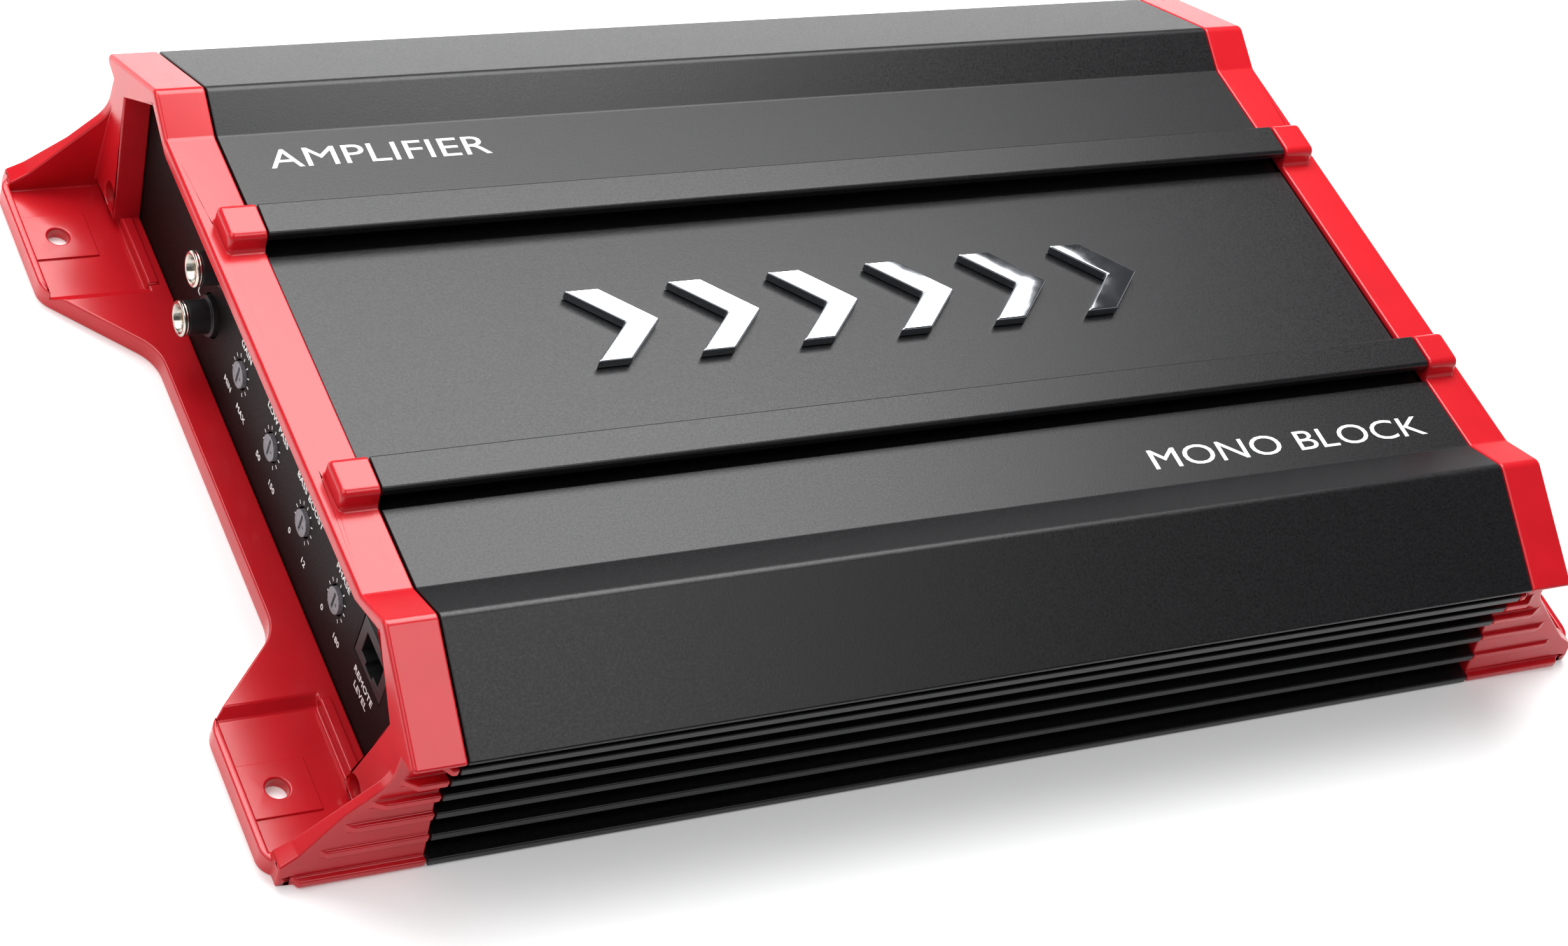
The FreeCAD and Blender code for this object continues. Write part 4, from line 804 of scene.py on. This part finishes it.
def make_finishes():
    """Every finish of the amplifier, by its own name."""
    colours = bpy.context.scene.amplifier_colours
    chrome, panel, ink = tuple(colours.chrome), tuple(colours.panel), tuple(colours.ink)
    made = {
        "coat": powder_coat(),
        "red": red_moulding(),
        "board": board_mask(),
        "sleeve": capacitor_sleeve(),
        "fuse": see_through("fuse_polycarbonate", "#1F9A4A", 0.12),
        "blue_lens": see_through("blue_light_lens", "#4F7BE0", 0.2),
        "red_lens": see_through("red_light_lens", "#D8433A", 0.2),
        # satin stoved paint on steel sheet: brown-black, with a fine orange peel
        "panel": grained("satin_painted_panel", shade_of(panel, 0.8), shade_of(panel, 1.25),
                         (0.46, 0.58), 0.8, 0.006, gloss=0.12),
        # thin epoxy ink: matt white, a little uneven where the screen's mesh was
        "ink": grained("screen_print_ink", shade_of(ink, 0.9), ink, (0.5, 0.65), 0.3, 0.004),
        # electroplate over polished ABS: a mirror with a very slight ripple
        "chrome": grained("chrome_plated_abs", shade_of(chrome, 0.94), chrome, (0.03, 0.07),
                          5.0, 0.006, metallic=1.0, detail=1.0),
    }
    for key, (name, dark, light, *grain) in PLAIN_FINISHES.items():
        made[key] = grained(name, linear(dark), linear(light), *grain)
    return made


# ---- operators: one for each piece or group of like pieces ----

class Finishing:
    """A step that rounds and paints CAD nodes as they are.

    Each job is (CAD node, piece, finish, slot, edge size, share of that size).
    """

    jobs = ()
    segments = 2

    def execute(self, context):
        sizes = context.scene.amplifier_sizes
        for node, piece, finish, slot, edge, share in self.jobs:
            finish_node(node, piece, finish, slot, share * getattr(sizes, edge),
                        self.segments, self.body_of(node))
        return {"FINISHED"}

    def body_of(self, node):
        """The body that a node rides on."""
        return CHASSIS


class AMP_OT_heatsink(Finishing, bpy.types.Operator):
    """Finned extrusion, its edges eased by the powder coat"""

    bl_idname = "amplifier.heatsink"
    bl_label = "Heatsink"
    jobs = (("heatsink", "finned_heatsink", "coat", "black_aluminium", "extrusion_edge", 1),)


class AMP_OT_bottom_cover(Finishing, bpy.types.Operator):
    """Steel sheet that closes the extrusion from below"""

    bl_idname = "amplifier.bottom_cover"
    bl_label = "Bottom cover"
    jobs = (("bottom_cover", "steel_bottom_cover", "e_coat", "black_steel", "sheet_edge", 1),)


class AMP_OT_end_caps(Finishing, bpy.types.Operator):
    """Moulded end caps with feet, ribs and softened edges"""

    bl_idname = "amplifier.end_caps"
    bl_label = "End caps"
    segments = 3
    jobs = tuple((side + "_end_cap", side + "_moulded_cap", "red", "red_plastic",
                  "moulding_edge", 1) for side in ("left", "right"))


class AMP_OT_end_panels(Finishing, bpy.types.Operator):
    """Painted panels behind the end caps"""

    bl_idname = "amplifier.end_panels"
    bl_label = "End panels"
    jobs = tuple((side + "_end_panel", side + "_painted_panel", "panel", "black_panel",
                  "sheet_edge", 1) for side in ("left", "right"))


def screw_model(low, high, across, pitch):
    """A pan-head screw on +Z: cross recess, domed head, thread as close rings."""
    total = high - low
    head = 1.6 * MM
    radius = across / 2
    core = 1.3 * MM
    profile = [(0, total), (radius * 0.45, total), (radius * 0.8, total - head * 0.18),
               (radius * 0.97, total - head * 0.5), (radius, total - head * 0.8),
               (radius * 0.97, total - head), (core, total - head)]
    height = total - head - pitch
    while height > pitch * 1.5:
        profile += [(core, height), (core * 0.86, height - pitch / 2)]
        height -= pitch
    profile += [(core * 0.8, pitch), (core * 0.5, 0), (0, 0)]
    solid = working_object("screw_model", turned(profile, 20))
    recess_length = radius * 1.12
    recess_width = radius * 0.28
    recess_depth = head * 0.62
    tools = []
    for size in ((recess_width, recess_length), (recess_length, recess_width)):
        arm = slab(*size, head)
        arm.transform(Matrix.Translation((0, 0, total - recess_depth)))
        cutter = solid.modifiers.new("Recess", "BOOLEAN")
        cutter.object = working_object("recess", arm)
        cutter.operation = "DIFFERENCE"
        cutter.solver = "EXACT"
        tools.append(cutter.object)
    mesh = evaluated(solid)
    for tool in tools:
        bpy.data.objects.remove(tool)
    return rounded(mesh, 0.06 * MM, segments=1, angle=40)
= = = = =
◆ REQUIRED WORK: Your answer should be exactly the lines of the data above, from the first through the line containing "segments = 2".

◆ CORRECT ANSWER:
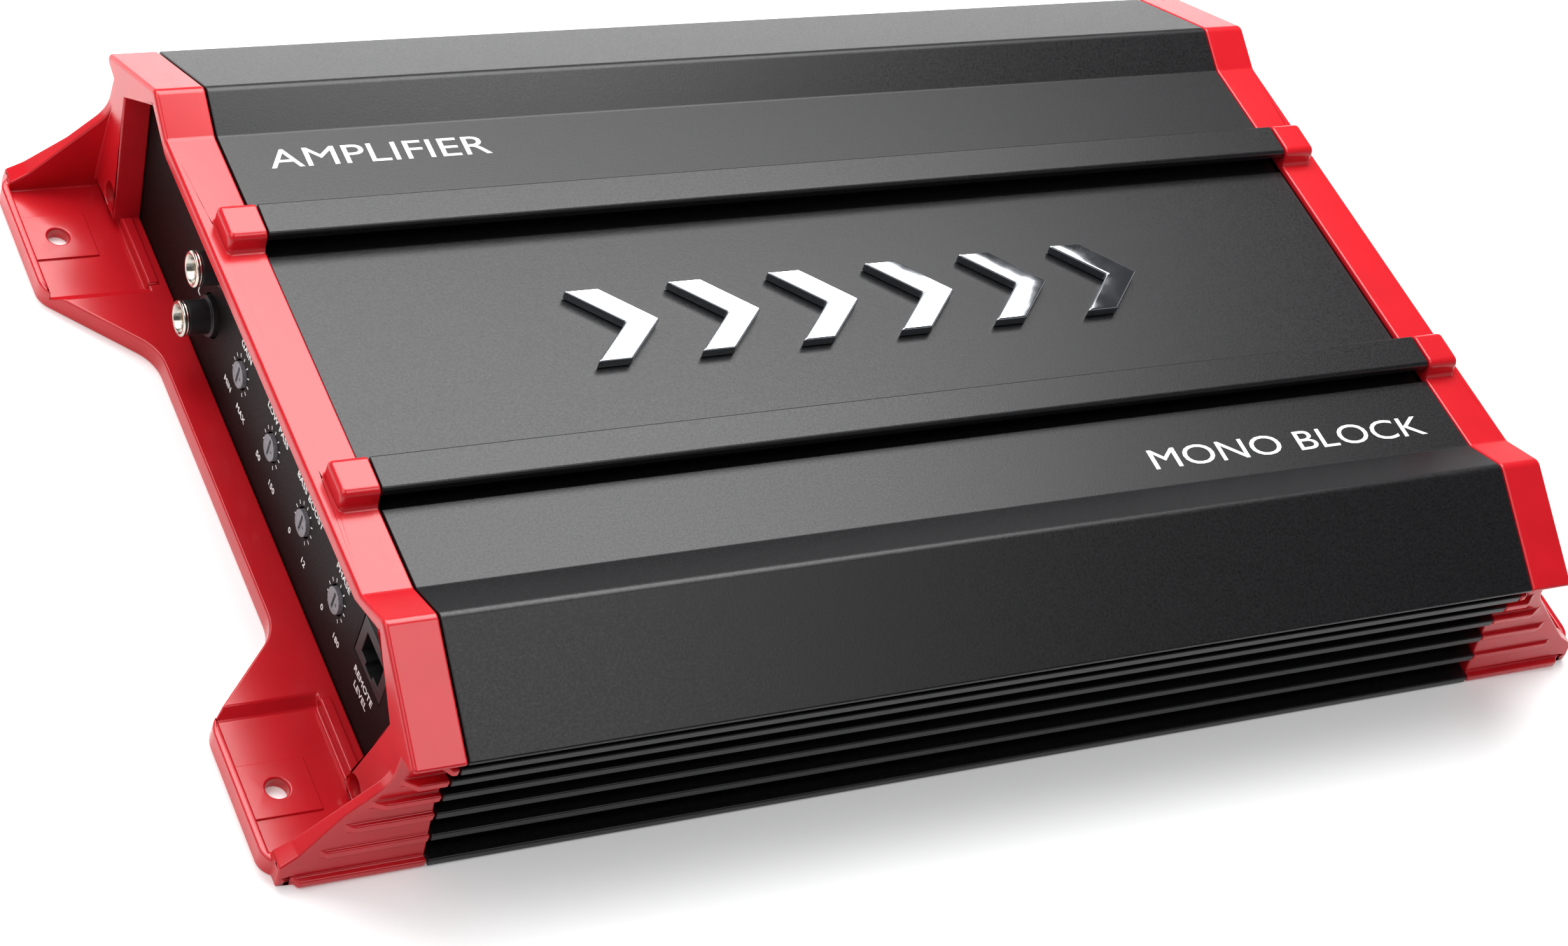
The FreeCAD and Blender code for this object continues. Write part 4, from line 804 of scene.py on. This part finishes it.
def make_finishes():
    """Every finish of the amplifier, by its own name."""
    colours = bpy.context.scene.amplifier_colours
    chrome, panel, ink = tuple(colours.chrome), tuple(colours.panel), tuple(colours.ink)
    made = {
        "coat": powder_coat(),
        "red": red_moulding(),
        "board": board_mask(),
        "sleeve": capacitor_sleeve(),
        "fuse": see_through("fuse_polycarbonate", "#1F9A4A", 0.12),
        "blue_lens": see_through("blue_light_lens", "#4F7BE0", 0.2),
        "red_lens": see_through("red_light_lens", "#D8433A", 0.2),
        # satin stoved paint on steel sheet: brown-black, with a fine orange peel
        "panel": grained("satin_painted_panel", shade_of(panel, 0.8), shade_of(panel, 1.25),
                         (0.46, 0.58), 0.8, 0.006, gloss=0.12),
        # thin epoxy ink: matt white, a little uneven where the screen's mesh was
        "ink": grained("screen_print_ink", shade_of(ink, 0.9), ink, (0.5, 0.65), 0.3, 0.004),
        # electroplate over polished ABS: a mirror with a very slight ripple
        "chrome": grained("chrome_plated_abs", shade_of(chrome, 0.94), chrome, (0.03, 0.07),
                          5.0, 0.006, metallic=1.0, detail=1.0),
    }
    for key, (name, dark, light, *grain) in PLAIN_FINISHES.items():
        made[key] = grained(name, linear(dark), linear(light), *grain)
    return made


# ---- operators: one for each piece or group of like pieces ----

class Finishing:
    """A step that rounds and paints CAD nodes as they are.

    Each job is (CAD node, piece, finish, slot, edge size, share of that size).
    """

    jobs = ()
    segments = 2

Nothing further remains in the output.